Work to do:
Below this line is the material. Write out only its lines from the one containing "The three.js and Blender code for this object continues." through the one containing "return True", both kept, exactly.

Excerpted records:
■ ■ ■ ■
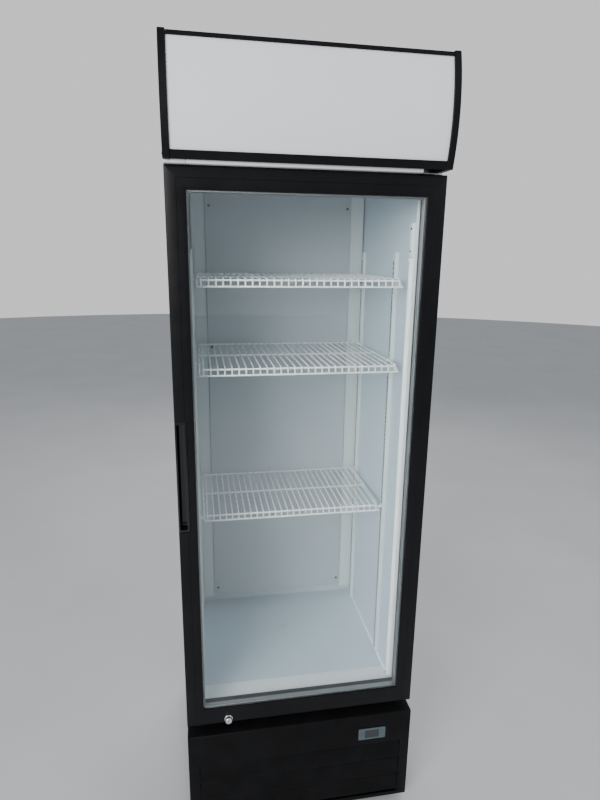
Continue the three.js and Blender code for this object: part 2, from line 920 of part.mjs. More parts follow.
■ ■ ■ ■
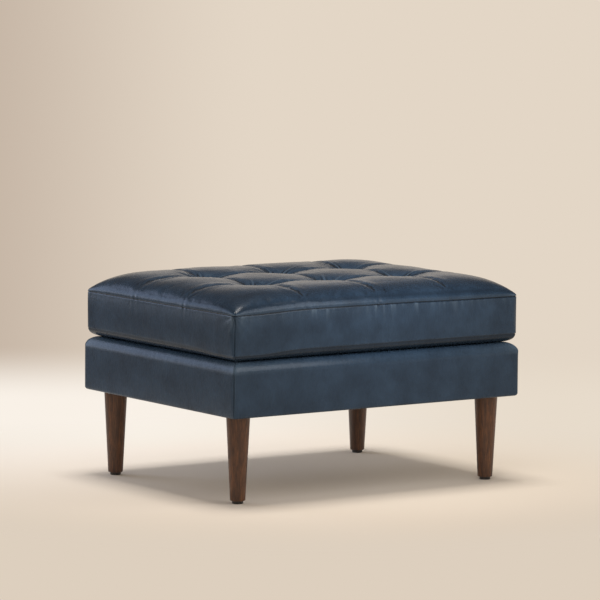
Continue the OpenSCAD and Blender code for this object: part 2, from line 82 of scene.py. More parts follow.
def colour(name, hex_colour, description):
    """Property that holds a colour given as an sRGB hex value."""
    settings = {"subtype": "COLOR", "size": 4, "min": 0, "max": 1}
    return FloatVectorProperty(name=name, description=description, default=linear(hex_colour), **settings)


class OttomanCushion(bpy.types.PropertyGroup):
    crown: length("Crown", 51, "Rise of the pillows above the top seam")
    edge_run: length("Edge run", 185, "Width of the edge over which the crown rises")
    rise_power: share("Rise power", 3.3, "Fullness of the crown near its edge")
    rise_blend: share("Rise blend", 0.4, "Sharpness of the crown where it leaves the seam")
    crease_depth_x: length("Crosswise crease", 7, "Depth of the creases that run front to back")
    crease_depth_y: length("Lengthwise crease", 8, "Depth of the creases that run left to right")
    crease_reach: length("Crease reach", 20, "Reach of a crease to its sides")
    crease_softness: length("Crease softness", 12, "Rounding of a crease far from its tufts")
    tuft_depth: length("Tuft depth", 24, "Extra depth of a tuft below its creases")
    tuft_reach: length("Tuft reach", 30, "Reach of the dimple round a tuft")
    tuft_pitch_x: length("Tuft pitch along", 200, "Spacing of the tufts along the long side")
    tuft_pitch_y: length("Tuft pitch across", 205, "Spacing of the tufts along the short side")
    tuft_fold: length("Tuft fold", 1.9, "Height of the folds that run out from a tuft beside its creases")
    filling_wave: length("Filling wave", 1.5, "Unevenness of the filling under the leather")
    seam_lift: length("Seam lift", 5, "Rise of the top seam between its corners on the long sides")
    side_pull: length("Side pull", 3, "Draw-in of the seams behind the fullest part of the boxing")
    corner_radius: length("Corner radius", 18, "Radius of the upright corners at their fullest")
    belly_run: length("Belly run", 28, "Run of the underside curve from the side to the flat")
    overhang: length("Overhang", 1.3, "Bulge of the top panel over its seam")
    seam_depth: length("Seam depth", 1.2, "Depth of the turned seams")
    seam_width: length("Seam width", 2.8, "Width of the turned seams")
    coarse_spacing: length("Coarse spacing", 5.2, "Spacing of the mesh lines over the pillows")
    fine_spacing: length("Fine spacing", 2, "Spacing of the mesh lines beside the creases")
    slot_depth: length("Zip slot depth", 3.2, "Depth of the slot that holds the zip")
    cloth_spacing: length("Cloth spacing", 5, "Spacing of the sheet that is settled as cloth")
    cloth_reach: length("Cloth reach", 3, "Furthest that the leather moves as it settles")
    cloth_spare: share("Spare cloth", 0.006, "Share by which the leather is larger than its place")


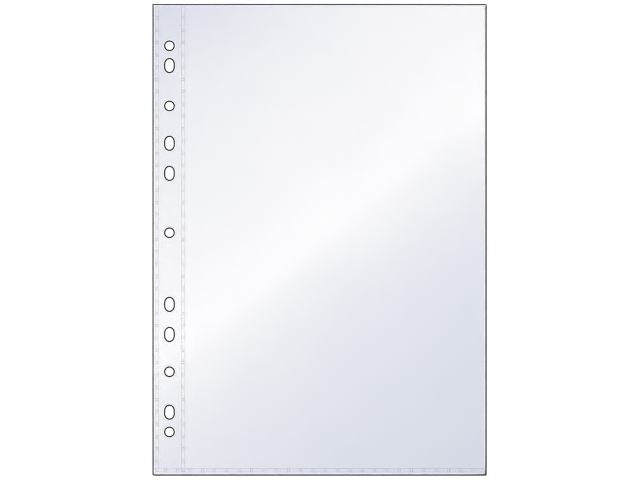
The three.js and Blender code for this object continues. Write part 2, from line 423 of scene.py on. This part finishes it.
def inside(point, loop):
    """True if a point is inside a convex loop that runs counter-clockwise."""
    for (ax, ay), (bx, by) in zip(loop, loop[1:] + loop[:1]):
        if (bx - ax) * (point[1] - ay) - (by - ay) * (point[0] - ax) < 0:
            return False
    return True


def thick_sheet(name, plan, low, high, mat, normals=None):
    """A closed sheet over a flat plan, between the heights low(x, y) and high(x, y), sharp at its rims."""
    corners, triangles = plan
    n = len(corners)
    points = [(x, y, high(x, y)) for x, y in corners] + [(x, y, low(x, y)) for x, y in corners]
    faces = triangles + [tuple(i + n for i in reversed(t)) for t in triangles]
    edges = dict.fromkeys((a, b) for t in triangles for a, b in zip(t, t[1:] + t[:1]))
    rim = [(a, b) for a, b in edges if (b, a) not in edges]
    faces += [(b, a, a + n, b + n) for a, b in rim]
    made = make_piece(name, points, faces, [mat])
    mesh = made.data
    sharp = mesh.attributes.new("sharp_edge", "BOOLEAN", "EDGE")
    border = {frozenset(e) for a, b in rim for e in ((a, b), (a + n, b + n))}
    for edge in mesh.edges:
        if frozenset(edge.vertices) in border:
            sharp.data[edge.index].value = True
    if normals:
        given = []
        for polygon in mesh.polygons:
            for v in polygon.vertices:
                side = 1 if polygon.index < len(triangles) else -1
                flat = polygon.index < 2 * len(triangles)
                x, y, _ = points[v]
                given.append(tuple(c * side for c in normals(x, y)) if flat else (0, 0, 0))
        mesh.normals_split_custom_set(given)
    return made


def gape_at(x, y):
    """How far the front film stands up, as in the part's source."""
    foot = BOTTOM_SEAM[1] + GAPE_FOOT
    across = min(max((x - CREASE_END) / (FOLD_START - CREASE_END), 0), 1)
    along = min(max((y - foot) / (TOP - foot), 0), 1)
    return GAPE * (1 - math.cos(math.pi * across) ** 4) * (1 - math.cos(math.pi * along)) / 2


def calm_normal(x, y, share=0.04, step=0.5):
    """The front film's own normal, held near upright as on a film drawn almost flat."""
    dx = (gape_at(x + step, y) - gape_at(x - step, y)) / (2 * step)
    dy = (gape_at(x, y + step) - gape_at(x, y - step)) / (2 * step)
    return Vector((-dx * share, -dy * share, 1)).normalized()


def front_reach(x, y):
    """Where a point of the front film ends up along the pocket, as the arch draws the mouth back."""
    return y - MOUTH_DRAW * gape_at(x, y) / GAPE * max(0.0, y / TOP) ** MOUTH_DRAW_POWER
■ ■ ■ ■
Result:
The three.js and Blender code for this object continues. Write part 2, from line 423 of scene.py on. This part finishes it.
def inside(point, loop):
    """True if a point is inside a convex loop that runs counter-clockwise."""
    for (ax, ay), (bx, by) in zip(loop, loop[1:] + loop[:1]):
        if (bx - ax) * (point[1] - ay) - (by - ay) * (point[0] - ax) < 0:
            return False
    return True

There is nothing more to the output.